- Court: House of Lords
- Citation: (1875) LR 7 HL 653

Case history
- Prior action: (1875) LR 9 Ex 224

Keywords
- companies, objects clause, corporate capacity, ultra vires

= Ashbury Rly Carriage and Iron Co Ltd v Riche =

UK legal case

Ashbury Railway Carriage and Iron Co Ltd v Riche (1875) LR 7 HL 653 is a UK company law case, which concerned the objects clause of a company's memorandum of association.
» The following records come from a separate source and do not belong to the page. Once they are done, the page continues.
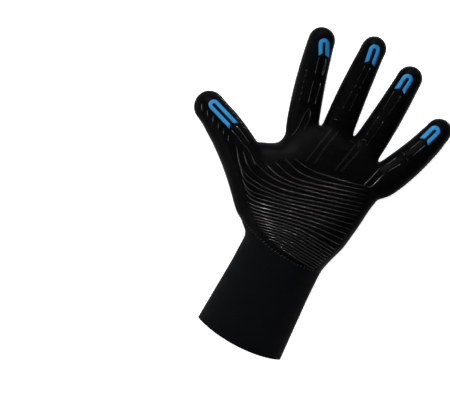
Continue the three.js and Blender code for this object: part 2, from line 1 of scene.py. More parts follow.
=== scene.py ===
"""A left-hand neoprene diving glove, lying on its back with the palm up, seen from straight above."""
import math

import bmesh
import bpy
from mathutils import Matrix, Vector
from mathutils.bvhtree import BVHTree


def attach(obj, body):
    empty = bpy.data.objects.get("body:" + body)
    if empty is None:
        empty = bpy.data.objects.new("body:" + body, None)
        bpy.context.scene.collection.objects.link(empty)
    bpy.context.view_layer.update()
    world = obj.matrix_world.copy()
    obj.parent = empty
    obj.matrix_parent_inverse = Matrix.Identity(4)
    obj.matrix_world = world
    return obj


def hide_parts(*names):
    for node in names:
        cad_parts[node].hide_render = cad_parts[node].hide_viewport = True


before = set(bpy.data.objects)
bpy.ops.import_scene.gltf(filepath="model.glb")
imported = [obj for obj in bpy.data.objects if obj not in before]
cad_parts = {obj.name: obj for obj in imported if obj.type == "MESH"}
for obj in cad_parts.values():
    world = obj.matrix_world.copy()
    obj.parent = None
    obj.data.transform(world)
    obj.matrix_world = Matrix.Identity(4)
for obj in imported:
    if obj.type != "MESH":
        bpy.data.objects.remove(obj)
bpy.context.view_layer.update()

# Sizes, in millimetres and degrees as in the part's source.
# There Y = 0 is the wrist and Z = 0 the floor. SHIFT is where that point lies in the model's frame.
SHIFT = Vector((22.318, -56.986, 0))
MM = 0.001

WALL = 3
CUFF_LENGTH = 89.5
CUFF_WIDTH = 81
CUFF_DEPTH = 52
CUFF_BULGE = 5
CUFF_LEAN = 0.8
WRIST_WIDTH = 73
WRIST_DEPTH = 45
PALM_LENGTH = 105
PALM_WIDTH = 97
PALM_DEPTH = 38
KNUCKLE_DEPTH = 29
PALM_CUP = 3.5
WEB_REACH = 18
FINGER_CURL = 9
DIGIT_FLATNESS = 0.88  # depth of a finger as a share of its width
ROUNDNESS = 2.2  # exponent of the hand's sections, 2 for an ellipse
CUFF_SINK = 0.018  # how far the back lies below its ellipse, as a share of the cuff's depth
HAND_SINK = 0.05  # the same for the hand, as a share of the palm's depth
CLOSED_END = 0.6  # how much of its back the hand loses where its closed end lies between the fingers

# Shape of the digits: root as shares of the palm's width and length, then lengths, widths and headings.
DIGIT_COLUMNS = ("root_x", "root_y", "length", "root_width", "tip_width", "lean", "turn")
DIGIT_ROWS = {
    "thumb": (-0.3, 0.142, 125, 41.5, 28.2, -37, -33),
    "index": (-0.31, 0.86, 103.5, 28.8, 24.2, -20, 11),
    "middle": (-0.035, 0.88, 111.5, 28.6, 22.4, -7, 7),
    "ring": (0.213, 0.86, 105, 28.8, 22.8, 9, -8),
    "little": (0.448, 0.8, 88.5, 30, 23, 32.5, -22),
}
DIGITS = {name: dict(zip(DIGIT_COLUMNS, row)) for name, row in DIGIT_ROWS.items()}

# Girth of a digit: share of its length, taper from root to tip, share of the full depth.
GIRTHS = ((0, 1, 0.68), (0.13, 0, 0.78), (0.25, 0.25, 0.87), (0.4, 0.48, 0.96), (0.58, 0.7, 1),
          (0.74, 0.88, 1))

# Cuff: share of its length below the wrist, flare from the wrist's size to the cuff's.
CUFF_ROWS = ((1.1, 1.08), (0.62, 0.5), (0.3, 0.12), (0, 0))

# Hand: share of the palm's length, half widths left and right, share of the web, depth, hollow, closed end.
HAND_ROWS = (
    (0.025, 0.42, 0.388, 0, 1.16, 0, 0),
    (0.09, 0.49, 0.405, 0, 1.12, 0, 0),
    (0.24, 0.53, 0.462, 0.1, 1.06, 0.35, 0),
    (0.45, 0.53, 0.5, 0.5, 1, 1, 0),
    (0.62, 0.515, 0.52, 0.85, 0.95, 1, 0),
    (0.7, 0.515, 0.538, 0.95, 0.9, 0.8, 0),
    (0.727, 0.505, 0.545, 0.62, 0.89, 0.7, 0),
    (0.752, 0.49, 0.55, 0.2, 0.88, 0.55, 0),
    (0.79, 0.48, 0.555, 0, 0.86, 0.4, 0),
    (0.85, 0.467, 0.56, 0, 0.82, 0.2, 0),
    (0.98, 0.46, 0.47, 0, 0.74, 0, 0.2),
    (1.05, 0.42, 0.34, 0, 0.56, 0, 0.7),
    (1.085, 0.36, 0.2, 0, 0.3, 0, 1),
)


def mix(a, b, share):
    return a + (b - a) * share


def along(rows, x, column=1):
    """The value at x of the straight pieces through rows, whose first column is x."""
    if x <= rows[0][0]:
        return rows[0][column]
    for low, high in zip(rows, rows[1:]):
        if x <= high[0]:
            return mix(low[column], high[column], (x - low[0]) / (high[0] - low[0]))
    return rows[-1][column]


def smooth_along(rows, x, column=1, reach=0.03):
    """The same value, rounded off at the rows."""
    return sum(along(rows, x + reach * k, column) for k in (-2, -1, 0, 1, 2)) / 5


LONGEST = max(digit["length"] for digit in DIGITS.values())
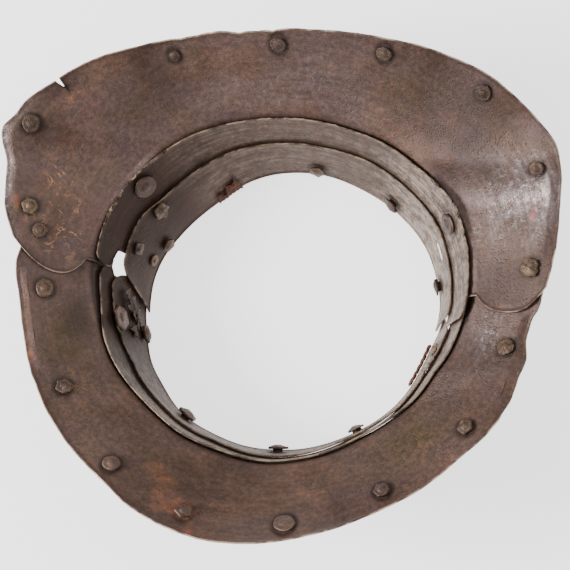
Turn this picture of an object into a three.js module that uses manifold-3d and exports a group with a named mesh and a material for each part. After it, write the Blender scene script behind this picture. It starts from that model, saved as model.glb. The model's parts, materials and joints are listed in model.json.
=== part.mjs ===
// A steel gorget: neck armour in two halves that turn on a rivet at one shoulder.
// It lies on the rim of its collar with the flange up, as it rests by itself.
// Millimetres, +Z up, +X to the shoulder that closes, +Y to the back plate.

import * as THREE from 'three';
import { mergeVertices } from 'three/addons/utils/BufferGeometryUtils.js';
import Module from 'manifold-3d';

const wasm = await Module();
wasm.setup();

// Driving dimensions, in millimetres

const sheet = 1.2; // wall of every plate and lame
const lap_gap = 0.35; // between two plates of one half
const swing_gap = 0.9; // between the two halves where they lap
const seat_gap = 0.3; // under a rivet head, round a shank
const bent_seat_gap = 0.5; // under a rivet head where the sheet bends
const collar_height = 55; // from the neck rim to the throat
const throat_half_width = 97;
const throat_half_depth = 88.5;
const rim_half_width = 78;
const rim_half_depth = 74.5;
const rim_fold = 1.1; // how much the folded rim is thicker than the wall
const rim_fold_height = 3;
const back_half_width = 140;
const back_depth = 126;
const shoulder_inset = 5; // the front half is narrower by this on each side
const front_half_width = back_half_width - shoulder_inset;
const front_depth = 134;
const bend = 4; // length of the rounded turn on each side of the throat corner
const back_neck = 15; // how far each flange plate turns down round the collar
const front_neck = 25;
const lap_neck = 4.6; // the same, where the halves lap
const turn_width = 6.5; // strip along the arm edges that is turned outwards
const turn_drop = 3.2;
const belly = 1.5; // how far the chest and nape bulge
const upper_lame_low = 31; // lower limit of the upper lame, below the throat
const lower_lame_top = 23; // upper limit of the lower lame, below the throat
const lower_lame_lift = 8; // how much higher the front lower lame stands at the pivot side
const front_lame_sink = 2.5; // the front upper lame starts this far below the throat
const front_lap_sink = 6.5; // and this far where the halves lap
const corner_round = 7; // rounding of the lame ends at their upper edge
const lobe_length = 20; // of the rounded lobes over the shoulders
const lame_lap = 10; // how far the ends of the lames pass each other at the shoulders
const pivot_along = 19; // the pivot and the stud, towards the back from the middle
const pivot_inset = 13.5; // and inwards from the widest part of the back
const pivot_across = back_half_width - pivot_inset;
const border_inset = 10; // of the border rivets from the outer edge
const rim_band = 5; // the lining rivets stand just above this band along the rim
const shank_radius = 2.2;
const thin_shank_radius = 1.5;
const bur_radius = 4; // the washer that a rivet's end is hammered over, on the inside
const bur_height = 1;
const head_radius = 4; // of a rivet's head on the outside
const head_height = 1;
const stand_off = 1.6; // of the lining rivets' washers from the lame
const stud_radius = 2.2;
const stud_slack = 0.8; // each side of the stud in its slot
const stud_play = 0.5; // between the stud's head and the plate that it holds
const slot_length = 30; // of the open slot that the stud leaves by
const leather = 1.5;
const leather_low = 1; // from the rim to the lower border of the leather
const leather_height = 10;
const slit_length = 9;
const slit_width = 2.6;
const slit_below = 2.4; // under the lower border of the upper lame
const cutter_past = 3.4; // how far a hole's cutter stands out of the sheet on each side

const shoulder_slope = THREE.MathUtils.degToRad(20);
const chest_slope = THREE.MathUtils.degToRad(40);
const nape_slope = THREE.MathUtils.degToRad(44);
const side_flare = 0.39; // how much the collar sides flare near the throat
const flat_reach = 28; // the shoulders are flat this far to each side of the pivot
const flat_fade = 26;
const slit_angle = 23.3; // in degrees from +X, as all angles are

const lap_pitch = sheet + lap_gap;
const half_step = sheet + swing_gap;

// How far each sheet lies outside the upper lame of the back half
const layer = {
  back_plate: lap_pitch,
  back_collar_lame_upper: 0,
  back_collar_lame_lower: -lap_pitch,
  front_plate: half_step + lap_pitch,
  front_collar_lame_upper: half_step,
  front_collar_lame_lower: half_step - lap_pitch,
};

// The throat and the rim are ovals, out of true by these shares, by angle from +X
const out_of_true = [
  { angle: 0, throat: 0.985, rim: 1.0 },
  { angle: 20, throat: 1.02, rim: 1.01 },
  { angle: 32, throat: 1.04, rim: 1.01 },
  { angle: 45, throat: 1.02, rim: 1.008 },
  { angle: 60, throat: 1.015, rim: 1.005 },
  { angle: 90, throat: 1.02, rim: 1.02 },
  { angle: 115, throat: 1.03, rim: 1.015 },
  { angle: 135, throat: 1.04, rim: 0.985 },
  { angle: 150, throat: 1.045, rim: 0.99 },
  { angle: 165, throat: 1.03, rim: 1.015 },
  { angle: 180, throat: 1.005, rim: 1.025 },
  { angle: 195, throat: 0.975, rim: 1.03 },
  { angle: 210, throat: 0.965, rim: 1.045 },
  { angle: 225, throat: 0.955, rim: 1.055 },
  { angle: 245, throat: 0.97, rim: 1.04 },
  { angle: 270, throat: 0.975, rim: 1.005 },
  { angle: 290, throat: 0.965, rim: 0.975 },
  { angle: 305, throat: 0.94, rim: 0.965 },
  { angle: 322, throat: 0.93, rim: 0.97 },
  { angle: 335, throat: 0.93, rim: 0.97 },
  { angle: 347, throat: 0.96, rim: 0.965 },
];

// Outer edge of each flange plate, as shares of its half width and its depth
const back_edge = [
  { across: 0.957, along: -0.1 },
  { across: 0.963, along: 0.02 },
  { across: 0.979, along: 0.122 },
  { across: 0.996, along: 0.394 },
  { across: 0.986, along: 0.565 },
  { across: 0.964, along: 0.635 },
  { across: 0.914, along: 0.698 },
  { across: 0.757, along: 0.843 },
  { across: 0.55, along: 0.937 },
  { across: 0.264, along: 0.995 },
  { across: 0, along: 1 },
  { across: -0.357, along: 0.954 },
  { across: -0.561, along: 0.902 },
  { across: -0.736, along: 0.835 },
  { across: -0.902, along: 0.717 },
  { across: -1.02, along: 0.606 },
  { across: -1.059, along: 0.556 },
  { across: -1.033, along: 0.406 },
  { across: -1.026, along: 0.305 },
  { across: -0.993, along: 0.115 },
  { across: -0.957, along: -0.016 },
  { across: -0.93, along: -0.1 },
];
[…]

Its importance as case law has been diminished as a result of the Companies Act 2006 s 31, which allows for unlimited objects for which a company may be carried on. Furthermore, any limits a company does have in its objects clause have no effect whatsoever for people outside a company (s 39 CA 2006), except as a general issue of authority of the company's agents.

==Facts==
Incorporated under the Companies Act 1862, the Ashbury Railway Carriage and Iron Company Ltd’s memorandum, clause 3, stated that its objects were "to make and sell, or lend on hire, railway-carriages…" and clause 4 stated that activities beyond this needed a special resolution. But the company agreed to give Riche and his brother a loan to build a railway from Antwerp to Tournai in Belgium. Later, the company repudiated the agreement. Riche sued, and the company pleaded that the action was ultra vires.

==Judgment==
===Exchequer Court===
The judges of the exchequer chamber being equally divided, the decision of the court below was affirmed.

Blackburn J said:

If I thought it was at common law an incident to a corporation that its capacity should be limited by the instrument creating it, I should agree that the capacity of a company incorporated under the act of 1862 was limited to the object in the memorandum of association. But if I am right in the opinion which I have already expressed, that the general power of contracting is an incident to a corporation which it requires an indication of intention in the legislature to take away, I see no such indication here. If the question was whether the legislature had conferred on a corporation, created under this act, capacity to enter into contracts beyond the provisions of the deed, there could be only one answer. The legislature did not confer such capacity. But if the question be, as I apprehend it is, whether the legislature have indicated an intention to take away the power of contracting which at common law would be incident to a body corporate, and not merely to limit the authority of the managing body and the majority of the shareholders to bind the minority, but also to prohibit and make illegal contracts made by the body corporate, in such a manner that they would be binding on the body if incorporated at common law, I think the answer should be the other way.

===House of Lords===
The House of Lords, agreeing with the three dissentient judges in the Exchequer Chamber, pronounced the effect of the Companies Act to be the opposite of that indicated by Mr Justice Blackburn. It held that if a company pursues objects beyond the scope of the memorandum of association, the company's actions are ultra vires and void. Lord Cairns LC said,

It was the intention of the legislature, not implied, but actually expressed, that the corporations, should not enter, having regard to this memorandum of association, into a contract of this description. The contract in my judgment could not have been ratified by the unanimous assent of the whole corporation.